Entries with model source code:

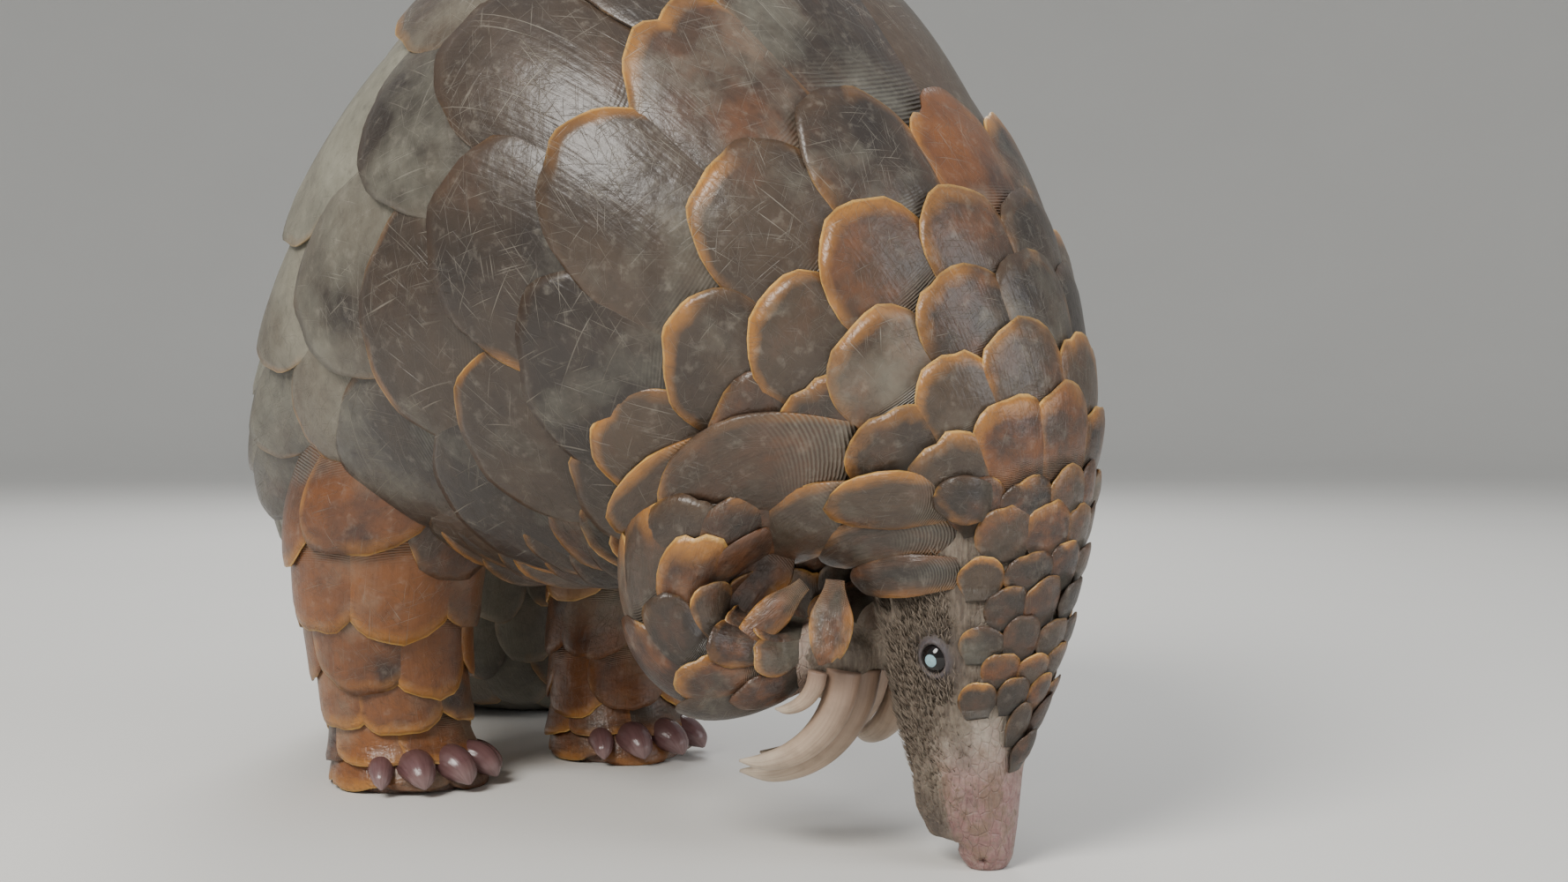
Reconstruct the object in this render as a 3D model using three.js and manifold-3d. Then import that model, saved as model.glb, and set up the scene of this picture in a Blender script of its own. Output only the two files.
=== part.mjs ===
// A life-size ground pangolin as a still model: arched over its hind feet, nose down to the floor,
// fore claws curled clear of the ground and the tail laid out behind and to the left.
// Millimetres, +Z up, the head towards +X and the animal's left towards +Y.
import * as THREE from "three";
import { mergeVertices } from "three/addons/utils/BufferGeometryUtils.js";
import Module from "manifold-3d";

const wasm = await Module();
wasm.setup();

// Neighbouring pieces stand this far apart
const GAP = 0.3;
const FLOOR_DEPTH = 60;
const RING_SIDES = 18;
// The roots of a row lie this deep under the free edges of the row before
const ROOT_DIP = 0.6;

// The trunk from the tail's tip to the nose. A row is one cross-section of the body:
// centre x, y, z, then pitch and yaw of the axis in degrees, then half width, rise above and drop below.
const TRUNK = [
  [-262, 302, 7, 0, -56, 5, 3, 4],
  [-255, 291, 9, 0, -56, 17, 8, 9],
  [-240, 266, 11, 0, -56, 30, 11.5, 11],
  [-218, 232, 13, 0, -56, 39, 14, 13],
  [-193, 193, 15, 0, -56, 46, 16.5, 15],
  [-168, 152, 17, 2, -57, 52, 19, 17],
  [-147, 110, 20, 8, -58, 56, 22, 19],
  [-131, 71, 29, 26, -56, 57, 25, 22],
  [-118, 41, 50, 50, -45, 54, 27, 23],
  [-104, 19, 82, 62, -28, 57, 32, 29],
  [-83, 3, 116, 54, -12, 71, 44, 40],
  [-54, 0, 142, 38, 0, 87, 64, 60],
  [-22, 0, 165, 22, 0, 99, 90, 88],
  [20, 0, 188, 10, 0, 107, 110, 112],
  [62, 0, 198, 0, 0, 108, 118, 121],
  [102, 0, 186, -9, 0, 101, 102, 104],
  [133, 0, 168, -18, 0, 89, 82, 84],
  [156, 0, 152, -28, 0, 74, 66, 66],
  [172, -1, 136, -40, 0, 60, 54, 53],
  [184, -2, 119, -54, 0, 47, 45, 43],
  [190, -3, 102, -69, 0, 36, 37, 35],
  [192, -4.5, 85, -80, 0, 29.5, 32, 31],
  [192, -6, 64, -88, 0, 24.5, 27, 27],
  [191, -7, 43, -90, 0, 19.5, 21.5, 22],
  [191.5, -8, 28, -90, 0, 15.5, 17, 18],
  [193.5, -8, 14.5, -90, 0, 13, 13.5, 17.5],
  [196.5, -8, 7.5, -90, 0, 10, 10, 9.5],
  [198, -8, 1.5, -90, 0, 7.6, 7.6, 7],
  [198.5, -8, -2.5, -90, 0, 4, 4, 4],
];

// A hind leg of the left side from the hip to the sole
const HIND_LEG = [
  [-22, 46, 140, -90, 0, 42, 50, 44],
  [-34, 54, 104, -90, 0, 38, 42, 38],
  [-40, 54, 72, -90, 0, 32, 33, 31],
  [-43, 50, 44, -90, 0, 27, 27, 26],
  [-42, 47, 20, -90, 0, 24, 25, 24],
  [-40, 46, 6, -90, 0, 25, 28, 24],
  [-39, 46, -4, -90, 0, 24, 27, 23],
];
const HIND_ADVANCE = { left: 16, right: 0 };

// A foreleg of the left side from the shoulder to the elbow and the knuckles
const FORE_LEG = [
  [134, 34, 134, -80, 0, 30, 34, 32],
  [124, 44, 104, -86, -4, 30, 26, 30],
  [119, 51, 82, -66, -16, 24, 17, 25],
  [125, 50, 65, -26, -28, 21, 14, 21],
  [141, 40, 62, 6, -34, 16, 12, 15],
  [153, 32, 65, -8, -28, 14, 10.5, 12.5],
  [161, 27, 62, -44, -24, 13, 9.5, 9.5],
  [164, 25.5, 57, -64, -22, 10, 6.5, 6.5],
];
const FORE_ADVANCE = { left: -22, right: 0 };

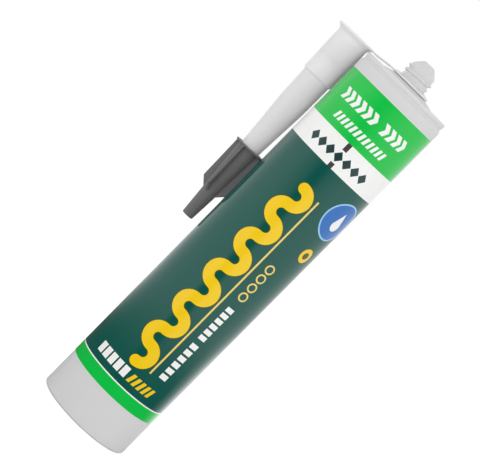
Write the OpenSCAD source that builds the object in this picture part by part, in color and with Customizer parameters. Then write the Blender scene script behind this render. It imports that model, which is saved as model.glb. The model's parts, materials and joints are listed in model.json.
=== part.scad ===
// Caulk tube: a plastic cartridge with its piston, paste, label, tied nozzle and nozzle cap.
// It stands on its open rear rim, and the nozzle hangs beside it on the strap of its neck ring.
// Millimetres, +Z up, origin at the centre of the rear rim, nozzle towards -X.

/* [Cartridge] */
// Outside diameter of the tube
barrel_d = 50; // [46:0.5:54]
// Height from the rear rim to the face of the head
barrel_len = 215.2; // [190:0.1:240]
// Thickness of the tube's wall
barrel_wall = 2; // [1.7:0.1:2.4]
// Extra radius of the lead-in bore at the open rear
lead_in_gain = 0.35; // [0.3:0.05:0.6]
// Depth of the lead-in bore
lead_in_depth = 12; // [8:0.5:16]
// Radius of the rounded outer edge of the rear rim
rear_round = 1.2; // [0.5:0.1:1.2]

/* [Head] */
// Thickness of the head plate
head_wall = 1.6; // [1.2:0.1:2.4]
// How much smaller the lip round the head is than the tube, in radius
lip_inset = 0.45; // [0.2:0.05:0.6]
// Height of the lip above the groove
lip_h = 1.7; // [1.4:0.1:2.2]
// Radius of the lip's rounded upper edge
lip_round = 0.4; // [0.2:0.1:0.6]
// Height of the groove under the lip
groove_h = 2.9; // [2:0.1:3.5]
// Depth of the groove below the line from the lip to the tube
groove_depth = 0.55; // [0.3:0.05:0.7]
// Outer radius of the low cone in the middle of the head
cone_r = 16; // [14:0.5:18]
// Rise of that cone
cone_rise = 2.25; // [1.2:0.05:2.4]

/* [Neck] */
// Diameter of the plain root of the neck, under the thread
neck_d = 14.2; // [13.8:0.1:14.6]
// Height of the plain root above the head
neck_root_h = 4.2; // [4:0.1:4.6]
// Radius of the fillet between the cone and the neck
neck_fillet = 0.5; // [0.3:0.1:0.8]
// Diameter of the neck between the turns of the thread
core_d = 13.1; // [12.5:0.1:13.5]
// Diameter over the turns of the thread
thread_d = 14.9; // [14.5:0.1:15.4]
// Pitch of the right-hand thread
thread_pitch = 2.7; // [2.4:0.1:3]
// Number of turns, run-in and run-out included
thread_turns = 1.8; // [1.3:0.1:2]
// Height of the thread's first crest above the head
thread_start = 4.85; // [4.5:0.05:5]
// Azimuth at which the thread starts, in degrees
thread_turn = -31.3; // [-180:0.1:180]
// Height above the head at which the closed tip begins
tip_start = 10.9; // [10.6:0.1:12.5]
// Height of the closed tip
tip_h = 4.1; // [3.2:0.1:5]
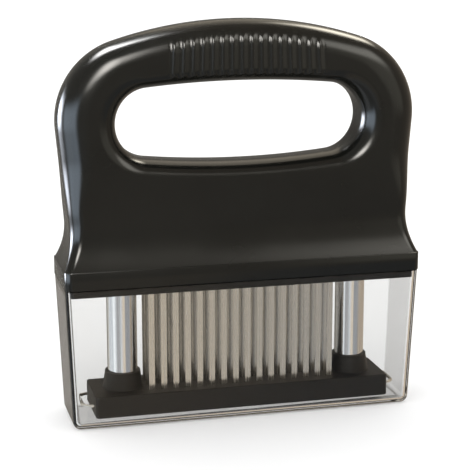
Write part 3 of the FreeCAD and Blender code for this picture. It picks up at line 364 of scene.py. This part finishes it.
def rounding(level):
    """The outer edge's rounding at a level: how far in it reaches, and how deep it is."""
    levels, *sizes = np.array(ROUNDING).T * MM
    place = np.interp(level, levels, np.arange(len(levels)))
    step = np.clip(np.floor(place), 0, len(levels) - 2).astype(int)
    share = smooth(place - step)
    return [size[step] * (1 - share) + size[step + 1] * share for size in sizes]


def rib_profile(across):
    """The ribs' cross-section: how high they stand at places across the grip, as a share."""
    across = across - RIB_MIDDLE
    number = np.clip(np.round(across / RIB_PITCH - 0.5), -RIB_COUNT / 2, RIB_COUNT / 2 - 1)
    off = np.abs(across - (number + 0.5) * RIB_PITCH)
    groove = smooth(1 - np.abs(off - RIB_PITCH / 2) / (RIB_EDGE / 2))
    return smooth((RIB_WIDTH / 2 + RIB_EDGE / 2 - off) / RIB_EDGE) - RIB_GROOVE * groove


def rib_length(level, crown_gap):
    """How far the ribs have risen from their rounded ends, as a share."""
    foot = smooth((level - RIB_FOOT) / RIB_END)
    return foot * smooth((crown_gap - RIB_HEAD) / RIB_HEAD_END)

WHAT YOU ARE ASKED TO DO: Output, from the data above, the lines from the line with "Write the OpenSCAD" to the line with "rear_round = 1.2; // [0.5:0.1:1.2]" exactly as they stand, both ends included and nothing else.

CORRECT OUTPUT:
Write the OpenSCAD source that builds the object in this picture part by part, in color and with Customizer parameters. Then write the Blender scene script behind this render. It imports that model, which is saved as model.glb. The model's parts, materials and joints are listed in model.json.
=== part.scad ===
// Caulk tube: a plastic cartridge with its piston, paste, label, tied nozzle and nozzle cap.
// It stands on its open rear rim, and the nozzle hangs beside it on the strap of its neck ring.
// Millimetres, +Z up, origin at the centre of the rear rim, nozzle towards -X.

/* [Cartridge] */
// Outside diameter of the tube
barrel_d = 50; // [46:0.5:54]
// Height from the rear rim to the face of the head
barrel_len = 215.2; // [190:0.1:240]
// Thickness of the tube's wall
barrel_wall = 2; // [1.7:0.1:2.4]
// Extra radius of the lead-in bore at the open rear
lead_in_gain = 0.35; // [0.3:0.05:0.6]
// Depth of the lead-in bore
lead_in_depth = 12; // [8:0.5:16]
// Radius of the rounded outer edge of the rear rim
rear_round = 1.2; // [0.5:0.1:1.2]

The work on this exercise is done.